■ **EXERCISE REQUIREMENTS**: Take all the material and copy it exactly.

■ **DATA SEGMENT**:
......
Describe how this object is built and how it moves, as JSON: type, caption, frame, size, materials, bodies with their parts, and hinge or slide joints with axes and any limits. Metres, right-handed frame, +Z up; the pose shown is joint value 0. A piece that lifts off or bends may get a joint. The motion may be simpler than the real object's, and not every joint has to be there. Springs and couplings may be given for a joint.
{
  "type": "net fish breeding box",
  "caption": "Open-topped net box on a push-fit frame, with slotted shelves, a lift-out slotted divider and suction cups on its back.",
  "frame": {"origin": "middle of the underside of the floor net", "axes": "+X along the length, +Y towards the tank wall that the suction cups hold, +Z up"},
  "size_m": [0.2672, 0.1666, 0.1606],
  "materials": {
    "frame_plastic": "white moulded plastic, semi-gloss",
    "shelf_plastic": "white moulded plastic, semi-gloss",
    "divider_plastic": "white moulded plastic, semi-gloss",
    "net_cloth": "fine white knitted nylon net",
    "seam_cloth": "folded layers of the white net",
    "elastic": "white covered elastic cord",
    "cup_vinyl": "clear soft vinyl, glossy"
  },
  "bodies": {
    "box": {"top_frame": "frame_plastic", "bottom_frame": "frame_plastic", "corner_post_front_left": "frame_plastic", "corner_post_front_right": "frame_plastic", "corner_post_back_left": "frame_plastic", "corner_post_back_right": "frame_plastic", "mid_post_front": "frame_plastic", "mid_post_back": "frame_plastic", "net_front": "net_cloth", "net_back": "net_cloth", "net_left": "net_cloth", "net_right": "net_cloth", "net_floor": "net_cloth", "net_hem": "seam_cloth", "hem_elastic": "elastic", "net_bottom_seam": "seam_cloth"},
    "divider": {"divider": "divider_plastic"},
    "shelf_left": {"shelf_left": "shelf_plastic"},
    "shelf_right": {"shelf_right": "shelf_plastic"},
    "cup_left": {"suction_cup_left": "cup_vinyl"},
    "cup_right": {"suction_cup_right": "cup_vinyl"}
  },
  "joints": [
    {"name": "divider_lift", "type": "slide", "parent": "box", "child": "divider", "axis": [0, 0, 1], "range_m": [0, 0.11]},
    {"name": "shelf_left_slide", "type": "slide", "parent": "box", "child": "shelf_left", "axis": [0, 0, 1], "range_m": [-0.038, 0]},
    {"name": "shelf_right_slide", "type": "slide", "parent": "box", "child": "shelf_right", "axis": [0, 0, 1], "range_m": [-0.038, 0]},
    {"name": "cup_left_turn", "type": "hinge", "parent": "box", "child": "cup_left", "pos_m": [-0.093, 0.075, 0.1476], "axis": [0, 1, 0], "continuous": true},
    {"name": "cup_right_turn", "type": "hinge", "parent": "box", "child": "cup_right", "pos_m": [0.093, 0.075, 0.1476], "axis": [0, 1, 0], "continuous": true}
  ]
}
......
■ **RESPONSE TO THE EXERCISE**:
Describe how this object is built and how it moves, as JSON: type, caption, frame, size, materials, bodies with their parts, and hinge or slide joints with axes and any limits. Metres, right-handed frame, +Z up; the pose shown is joint value 0. A piece that lifts off or bends may get a joint. The motion may be simpler than the real object's, and not every joint has to be there. Springs and couplings may be given for a joint.
{
  "type": "net fish breeding box",
  "caption": "Open-topped net box on a push-fit frame, with slotted shelves, a lift-out slotted divider and suction cups on its back.",
  "frame": {"origin": "middle of the underside of the floor net", "axes": "+X along the length, +Y towards the tank wall that the suction cups hold, +Z up"},
  "size_m": [0.2672, 0.1666, 0.1606],
  "materials": {
    "frame_plastic": "white moulded plastic, semi-gloss",
    "shelf_plastic": "white moulded plastic, semi-gloss",
    "divider_plastic": "white moulded plastic, semi-gloss",
    "net_cloth": "fine white knitted nylon net",
    "seam_cloth": "folded layers of the white net",
    "elastic": "white covered elastic cord",
    "cup_vinyl": "clear soft vinyl, glossy"
  },
  "bodies": {
    "box": {"top_frame": "frame_plastic", "bottom_frame": "frame_plastic", "corner_post_front_left": "frame_plastic", "corner_post_front_right": "frame_plastic", "corner_post_back_left": "frame_plastic", "corner_post_back_right": "frame_plastic", "mid_post_front": "frame_plastic", "mid_post_back": "frame_plastic", "net_front": "net_cloth", "net_back": "net_cloth", "net_left": "net_cloth", "net_right": "net_cloth", "net_floor": "net_cloth", "net_hem": "seam_cloth", "hem_elastic": "elastic", "net_bottom_seam": "seam_cloth"},
    "divider": {"divider": "divider_plastic"},
    "shelf_left": {"shelf_left": "shelf_plastic"},
    "shelf_right": {"shelf_right": "shelf_plastic"},
    "cup_left": {"suction_cup_left": "cup_vinyl"},
    "cup_right": {"suction_cup_right": "cup_vinyl"}
  },
  "joints": [
    {"name": "divider_lift", "type": "slide", "parent": "box", "child": "divider", "axis": [0, 0, 1], "range_m": [0, 0.11]},
    {"name": "shelf_left_slide", "type": "slide", "parent": "box", "child": "shelf_left", "axis": [0, 0, 1], "range_m": [-0.038, 0]},
    {"name": "shelf_right_slide", "type": "slide", "parent": "box", "child": "shelf_right", "axis": [0, 0, 1], "range_m": [-0.038, 0]},
    {"name": "cup_left_turn", "type": "hinge", "parent": "box", "child": "cup_left", "pos_m": [-0.093, 0.075, 0.1476], "axis": [0, 1, 0], "continuous": true},
    {"name": "cup_right_turn", "type": "hinge", "parent": "box", "child": "cup_right", "pos_m": [0.093, 0.075, 0.1476], "axis": [0, 1, 0], "continuous": true}
  ]
}